2014年5月22日木曜日

震災ヴァイオリン

東日本大震災による津波被害でたった1本残った松の木。
健気な姿に日本中が涙した、その木で作った魂柱をたてたヴァイオリンが、今手元にある。
魂柱とは、弦楽器の表板と裏板に接して立てられた細い柱。
この細い柱が、その楽器の音を左右する重要な働きをする。
これがないと、表と裏が一体とならず、音が出ない。
楽器そのものを生かすも殺すも、この小さな柱なので、魂の柱と呼ばれる所以。
今朝、制作者の中澤宗幸さんからお借りしてきた。
お話によると、奇跡の一本松は魂柱のみに使われている。
後は陸前高田と大船渡のがれきの山の中から、木材を選んで乾燥させた物で作ったそうだ。
制作者の中澤さんとは初めてお目にかかった。
物腰の柔らかい穏やかなお人柄とお見受けしたが、実際楽器を弾いてみると、バランスのとれた鳴りやすい楽器で、なるほどお人柄そのものだなあと感心した。

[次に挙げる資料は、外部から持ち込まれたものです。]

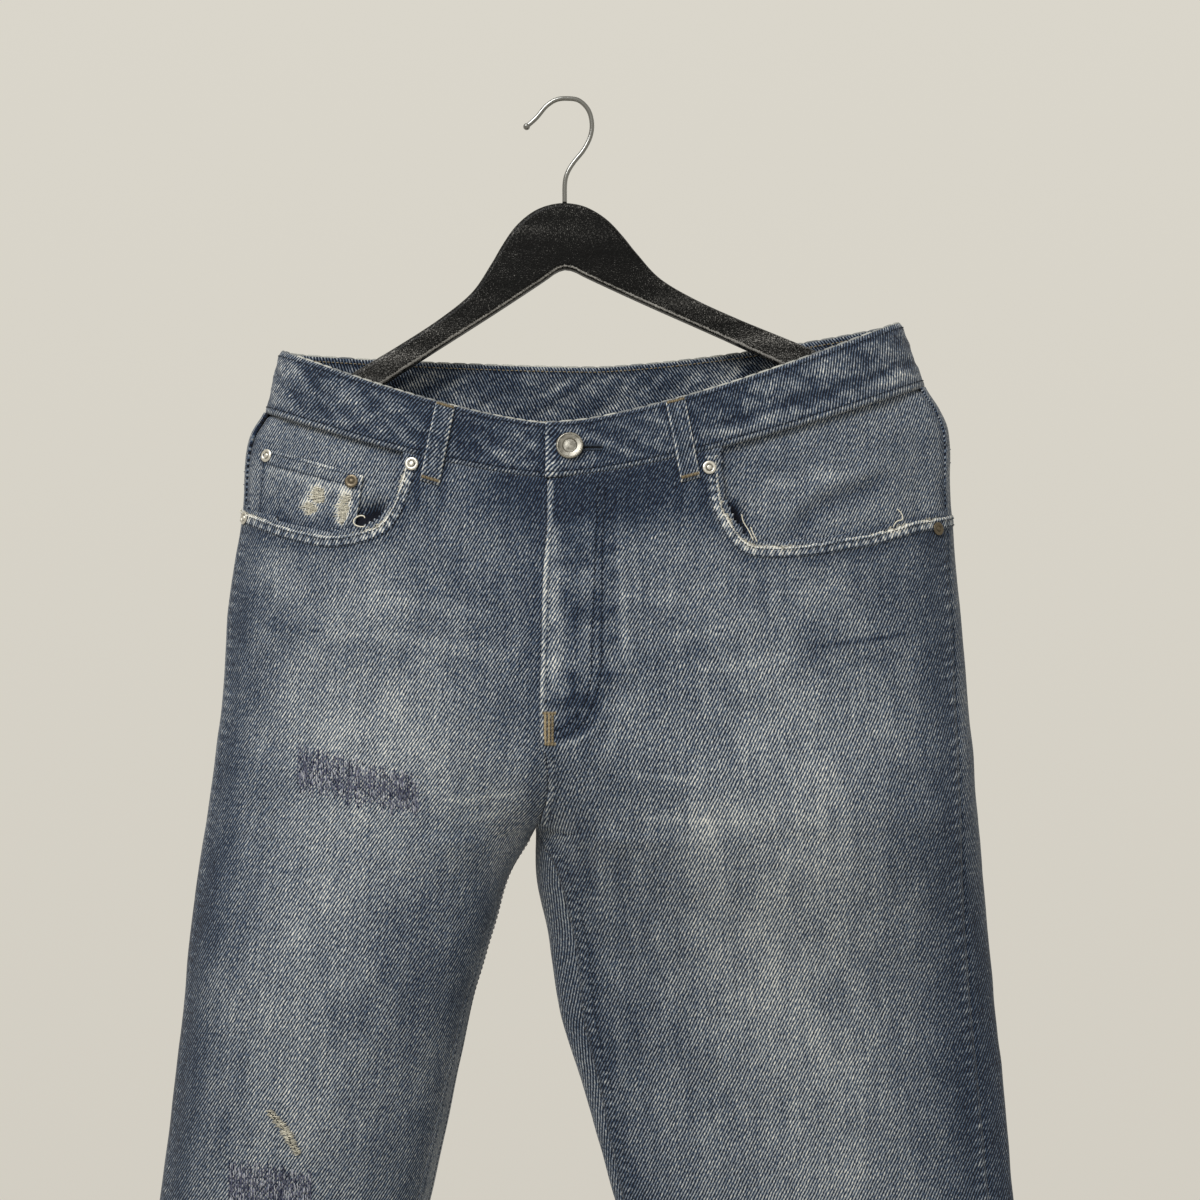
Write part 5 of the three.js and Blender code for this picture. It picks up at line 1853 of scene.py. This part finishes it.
@dataclass(frozen=True)
class Fly:
    """The folded fly edge with its J of double stitching, its bars and the crotch seam below."""

    edge: Stations = (
        (-9.8, -262), (-9.9, -290), (-12.4, -328), (-13.3, -372), (-14.1, -412), (-13, -433),
        (-9, -440), (-8.4, -452), (-10, -467), (-14.2, -486),
    )
    outer_j: Stations = (
        (26.5, -266), (24.5, -302), (24.1, -347.6), (23.5, -384.5), (21.1, -396), (14.9, -413),
        (6, -422.5), (-5.4, -427.6),
    )
    inner_j: Stations = (
        (21.2, -266), (20.4, -298.6), (17.9, -359.8), (17.1, -388), (15.0, -399), (10, -410.5),
        (2.5, -418.4), (-6.4, -422.4),
    )
    crotch: Stations = (
        (-4.6, -441), (-4.2, -452), (-5.6, -468), (-9.4, -485),
    )
    edge_row: Stations = (
        (-9.6, -280), (-10.6, -328), (-11.3, -372), (-12, -408),
    )
    bar_x: float = -11.8
    thickness: float = 1.2

    def build(self, left: ClothSide, finishes: Finishes) -> None:
        """Makes the edge roll, the stitches and the bars.

        Args:
            left: The wearer's left side, which laps over the right.
            finishes: The finishes.
        """
        line = smooth_line(self.edge, 1.0)
        across = np.array([-1.3, -1.1, -0.6, 0.0, 0.8, 1.6, 2.6, 3.4])
        lift = np.array([-1.6, -0.4, 0.35, 0.65, 0.6, 0.45, 0.3, -0.5])[:, None]
        fade = np.interp(line[:, 1], [-486, -470, -300, -262], [0.3, 0.8, 1.0, 1.0])
        spots = line[None] + np.stack([across, across * 0], axis=1)[:, None]
        place = left.seek(spots)
        normals = sample(left.normals, place)
        outer = left.at(place)
        outer[..., 0] = spots[..., 0]
        wave = 0.25 * lattice_noise(line[:, 1], line[:, 0] * 0, 6, 61)
        outer = outer + normals * (lift * fade + wave)[..., None]
        inner = outer - normals * self.thickness
        ruffle = lattice_noise(spots[..., 0], spots[..., 1], 4, 62)
        high = np.interp(line[:, 1], [-486, -436, -410, -396, -300, -262],
                         [0.06, 0.10, 0.20, 0.34, 0.34, 0.12])
        wear_and_shade = 0.28 + high * bell(across - 0.1, 1.8)[:, None] + 0.10 * ruffle
        uv = np.stack([spots[..., 0], spots[..., 1]], axis=-1) * MM
        piece = shell("fly_edge", outer, inner, uv, wear_and_shade)
        dress(piece, finishes.denim, "denim")
        threads, bars = MeshParts(), MeshParts()
        for path in (self.outer_j, self.inner_j):
            left.sew_along(threads, path, Stitch(3.1, 2.2, 0.38), 0.1)
        left.sew_along(threads, self.crotch, Stitch(2.9, 2.2, 0.3), 0.65)
        left.sew_along(threads, self.edge_row, Stitch(3.0, 2.2, 0.2), 0.4)
        for shift, shade in ((0.0, 1.1), (2.4, 0.9), (4.6, 0.5)):
            for z in np.arange(-411, -431, -0.62):
                x = self.bar_x + shift
                spots = np.array([[x - 0.9, z - 0.35], [x, z], [x + 0.9, z + 0.35]])
                points = left.sheet_at(spots, np.array([0.5, 0.95, 0.5]))
                bars.add(*tube(points, 0.3), shade + 0.22 * math.sin(z * 3))
        for z in (-411, -430.5):
            for k in range(12):
                x = -13.2 + k * 0.72
                spots = np.array([[x, z - 1.1], [x, z], [x, z + 1.1]])
                points = left.sheet_at(spots, np.array([0.5, 1.1, 0.5]))
                bars.add(*tube(points, 0.3), 0.35 + 0.2 * (k % 3))
        dress(threads.piece("fly_stitches"), finishes.navy_thread, "denim")
        dress(bars.piece("fly_bars"), finishes.ochre_thread, "denim")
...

今回は、今までボランティアでよく訪問していたケアハウスが主宰の、災害復興支援コンサートで弾かせていただく。
いつもは入居者のためだけの演奏だったが、支援コンサートは近隣の人達にも聴いてもらうために、かなりの人が集まるようだ。
楽器を手に取ってみると、やや黄色っぽい薄めの色で、裏板に一本松の絵が描かれている。
初めからとても音が出しやすい。
私自身の楽器はオールドなので、非常に気難しい。
中々言うことを聞いてもらえず、時には手こずり、時には音に惚れ惚れというように、自分の体調や天候に依って、鳴り方が全く違う。
今日お借りした楽器は、当然音が若いけれど、あまり天候に左右されずコンスタントに音がでるので、非常に楽。
今朝は大気が不安定で、大雨が降ったりやんだり。
そんな時にも、あまり動じないようだ。
これなら誰が弾いても大丈夫。
どんな楽器なのか少し心配していたけれど、これで安心。
この楽器を通して復興の支援が出来れば、自分の人生、たまには他人様のお役に立つかと思えるけれど、私が出来るのはこの位。
自分がもし災害に出会って落ち込んだときに、ヴァイオリンの音色で心が和んだらどんなに嬉しいか思うと、やはりこれはやるべき事だと感じる。
機会を与えてくださったケアハウスの方々に、感謝します。